Suddenly, even Chinese state media couldn't shut up about Huawei - weekly headlines, sometimes daily, stuffing its name into stories about AI, quantum computing, and whatever else the telecom firm wanted to be seen.

Note the dates of publication when searching for "Huawei" on Global Times, for example—there is a constant barrage.

Why? Because Huawei isn’t just part of China’s story anymore.

The company - at Ren’s direction, no doubt, has rebranded itself - as China’s story.

Gone are the days when it really tried to convince the world it was just another private company. Now, Huawei mirrors Xi Jinping’s agenda, seamlessly aligning itself with China’s strategy of self-reliance, digital expansion, and economic dominance.

But if Huawei, as China’s most successful telecom firm, has amassed so much data that it now controls the tech narrative in China, it also controls much more than that, including the market and market “insights” on itself and other companies.

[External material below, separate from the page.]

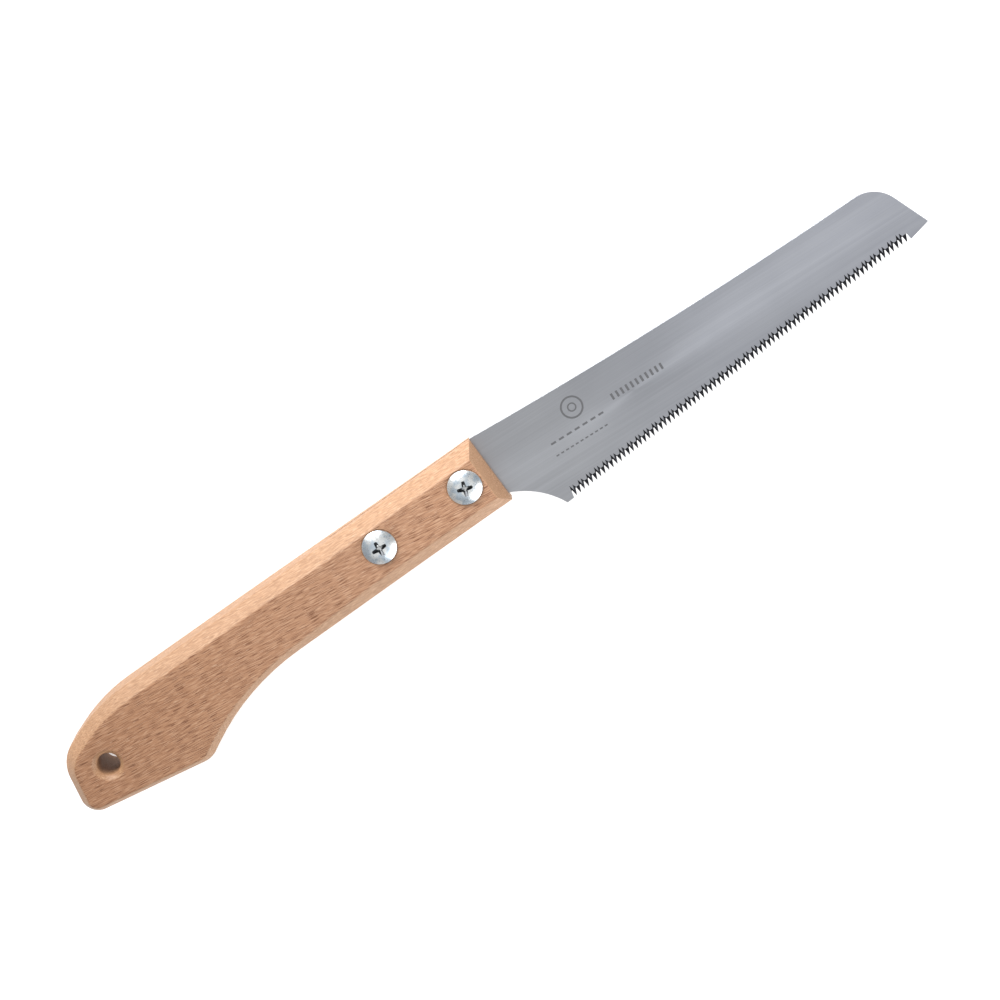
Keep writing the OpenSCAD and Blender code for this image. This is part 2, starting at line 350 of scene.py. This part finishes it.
def beech():
    """Bare sanded beech: pink-tan wood with short dark pores and pale ray flecks, calmer on the chamfers; a
    paler, less saturated painted sheen on the chamfers, a little painted shade on the flat faces, and painted
    shade towards the rear end.
    """
    n = Nodes("beech")
    warp = n.noise(n.place((14, 22, 22)), detail=2)
    broad = n.noise(n.place((7, 60, 60), GRAIN_TURN), detail=4, distortion=0.4)
    streak = n.noise(n.place((60, 1500, 1500), GRAIN_TURN), detail=3)
    fibres = n.noise(n.place((260, 3000, 3000), GRAIN_TURN), detail=1.0)
    tone = n.mix(n.ramp(broad, (0.3, 0), (0.7, 1)), srgb(186, 139, 106), srgb(199, 152, 118))
    tone = n.mix(n.ramp(warp, (0.35, 0), (0.65, 1)), tone, srgb(193, 148, 116))
    tone = n.mix(n.ramp(streak, (0.3, 0.3), (0.6, 0)), tone, srgb(168, 121, 90))
    tone = n.mix(n.ramp(fibres, (0.38, 0.38), (0.48, 0)), tone, srgb(150, 104, 76))
    tone = n.mix(n.ramp(fibres, (0.54, 0), (0.64, 0.55)), tone, srgb(220, 180, 150))
    facing = n.add("ShaderNodeSeparateXYZ", {0: n.add("ShaderNodeNewGeometry").outputs["Normal"]})
    flat = n.ramp(n.math("ABSOLUTE", facing.outputs[2]), (0.8, 0.5), (0.97, 1))
    pores = n.noise(n.place((210, 4800, 3600), GRAIN_TURN, (3, 7, 1)), detail=0.3)
    pore_mask = n.math("MULTIPLY", n.ramp(pores, (0.6, 0), (0.62, 0.85)), flat)
    rays = n.noise(n.place((330, 1900, 1500), GRAIN_TURN, (11, 2, 5)), detail=1)
    ray_mask = n.ramp(rays, (0.68, 0), (0.76, 0.55))
    tone = n.mix(pore_mask, tone, srgb(128, 83, 57))
    tone = n.mix(ray_mask, tone, srgb(230, 196, 168))
    # painted shade: the wood is multiplied darker towards the rear end, standing in for light falling off away
    # from the front
    rear = n.ramp(n.along(), (0, 1), (0.16, 0))
    tone = n.mix(rear, tone, srgb(226, 220, 212), "MULTIPLY")
    # painted light: the chamfers are mixed towards a paler, greyer tone as a painted sheen, and the flat faces
    # are multiplied slightly darker as painted shade
    chamfer_painted_sheen = n.mix(0.3, tone, srgb(186, 162, 121))
    tone = n.mix(flat, chamfer_painted_sheen, n.mix(1, tone, srgb(245, 244, 243), "MULTIPLY"))
    n.set(n.shader, "Base Color", tone)
    depth = n.math("SUBTRACT", n.math("MULTIPLY", fibres, 0.9), pore_mask)
    n.set(n.shader, "Normal", n.bump(depth, 0.5, 0.00006))
    n.set(n.shader, "Roughness", n.ramp(streak, (0.3, 0.56), (0.7, 0.46)))
    n.set(n.shader, "Specular IOR Level", 0.5)
    return n.material


def brushed_steel():
    """Spring steel with a fine brushing along the blade and faint cloudy patches, and painted shade near the
    heel and towards the toe.
    """
    n = Nodes("blade_steel")
    lines = n.noise(n.place((24, 7000, 7000), math.radians(-3)), detail=3, roughness=0.6)
    broad_lines = n.noise(n.place((9, 900, 900), math.radians(-3)), detail=2)
    clouds = n.noise(n.place((28, 40, 40)), detail=3)
    tone = n.mix(n.ramp(clouds, (0.35, 0), (0.65, 1)), srgb(174, 177, 185), srgb(183, 186, 194))
    along = n.along()
    # painted shade: near the heel and from there towards the toe the steel is multiplied darker, standing in for
    # the weaker reflection of the lamps
    tone = n.mix(n.ramp(along, (0.19, 1), (0.25, 0)), tone, srgb(252, 251, 247), "MULTIPLY")
    tone = n.mix(n.ramp(along, (0.27, 0), (0.31, 1)), tone, srgb(246, 246, 247), "MULTIPLY")
    tone = n.mix(n.ramp(lines, (0.3, 0.45), (0.6, 0)), tone, srgb(158, 160, 165))
    tone = n.mix(n.ramp(broad_lines, (0.42, 0), (0.8, 0.25)), tone, srgb(203, 206, 212))
    n.set(n.shader, "Base Color", tone)
    n.set(n.shader, "Roughness", n.ramp(lines, (0.3, 0.46), (0.7, 0.36)))
    n.set(n.shader, "Normal", n.bump(lines, 0.12, 0.00002))
    n.set(n.shader, "Metallic", 1.0)
    n.set(n.shader, "Anisotropic", 0.4)
    return n.material


def hardened_steel():
    """The tooth points: darkened by hardening, with grinding marks."""
    n = Nodes("hardened_steel")
    marks = n.noise(n.place((3000, 500, 3000)), detail=2)
    n.set(n.shader, "Base Color", n.mix(marks, srgb(26, 26, 29), srgb(62, 63, 68)))
    n.set(n.shader, "Roughness", n.ramp(marks, (0.3, 0.34), (0.7, 0.5)))
    n.set(n.shader, "Metallic", 1.0)
    return n.material


def zinc_plate():
    """Bright zinc plate, slightly uneven, with a cool tint and small dull spots."""
    n = Nodes("zinc_plate")
    clouds = n.noise(n.place((330, 330, 330)), detail=3)
    spots = n.noise(n.place((1500, 1500, 1500)), detail=2)
    tone = n.mix(n.ramp(clouds, (0.44, 0), (0.56, 1)), srgb(196, 208, 218), srgb(232, 235, 235))
    tone = n.mix(n.ramp(spots, (0.6, 0), (0.7, 0.45)), tone, srgb(140, 150, 160))
    n.set(n.shader, "Base Color", tone)
    n.set(n.shader, "Roughness", n.ramp(spots, (0.35, 0.26), (0.7, 0.4)))
    n.set(n.shader, "Normal", n.bump(clouds, 0.25, 0.0002, n.bump(spots, 0.1, 0.00003)))
    n.set(n.shader, "Metallic", 0.85)
    return n.material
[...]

And if Huawei, as it appears to me, is Xi’s new czar of tech propaganda and dissemination, then it also controls what information is released about China’s tech industries.

And that raises the stakes for those choosing to contract with any tech company and for those trying to analyze any tech company’s prospects.

But more precisely, for both investors and national security analysts, the truth is:

If Huawei fails, China’s entire tech strategy takes a hit.

That’s why it won’t be allowed to fail, unlike China’s property sector.

That’s why it’s being woven into every story, every industry, and every industry-related - and sometimes unrelated - narrative.

Let’s be blunt: the Chinese Communist Party—the same outfit that wipes with certificates of stock ownership—has fused Huawei into the very architecture of China’s rise.

If that doesn’t make Huawei a state-owned company in everything but name, what would? A red flag on the roof? They already have the flower.

For Xi Jinping, Huawei isn’t just a national champion—it’s the digital spine of his Great Chinese Century.

Bear in mind that China’s economy is slowing down— and that some even argue it’s cracking at the foundation.

Real estate? A graveyard of ghost cities and bankrupt giants. Youth unemployment? So high they stopped publishing the numbers. Local governments? Up to their necks in hidden debt, hoping no one notices the water rising.

Then there are the falling prices amid private sector crackdowns, exports missing forecasts and a consumer confidence crisis.

At this point, China’s tech industry isn’t just building 5G towers and semiconductor fabs, it’s holding up the country.

And I am beginning to buy into Ren Zhengfei’s carefully crafted comeback story - that Huawei is the state. And the state is Huawei.

This Week's China News

The Big Story in China Business

TRUMP'S $1.5M PORT FEE PLAN AIMS TO SINK CHINESE SHIPPING: The Trump administration is gearing up to slap massive fees — up to $1.5 million per ship — on Chinese-built vessels entering US ports.

The goal? Use the windfall to resuscitate the barely-breathing American shipbuilding industry, which now holds just 0.1% of global orders compared to China's jaw-dropping 53%.

In practice, this means that port fees on Chinese-built ships would pressure major shipping companies—like Switzerland's Mediterranean Shipping Company and Denmark's A.P. Moller-Maersk—into sourcing their vessels from countries other than China.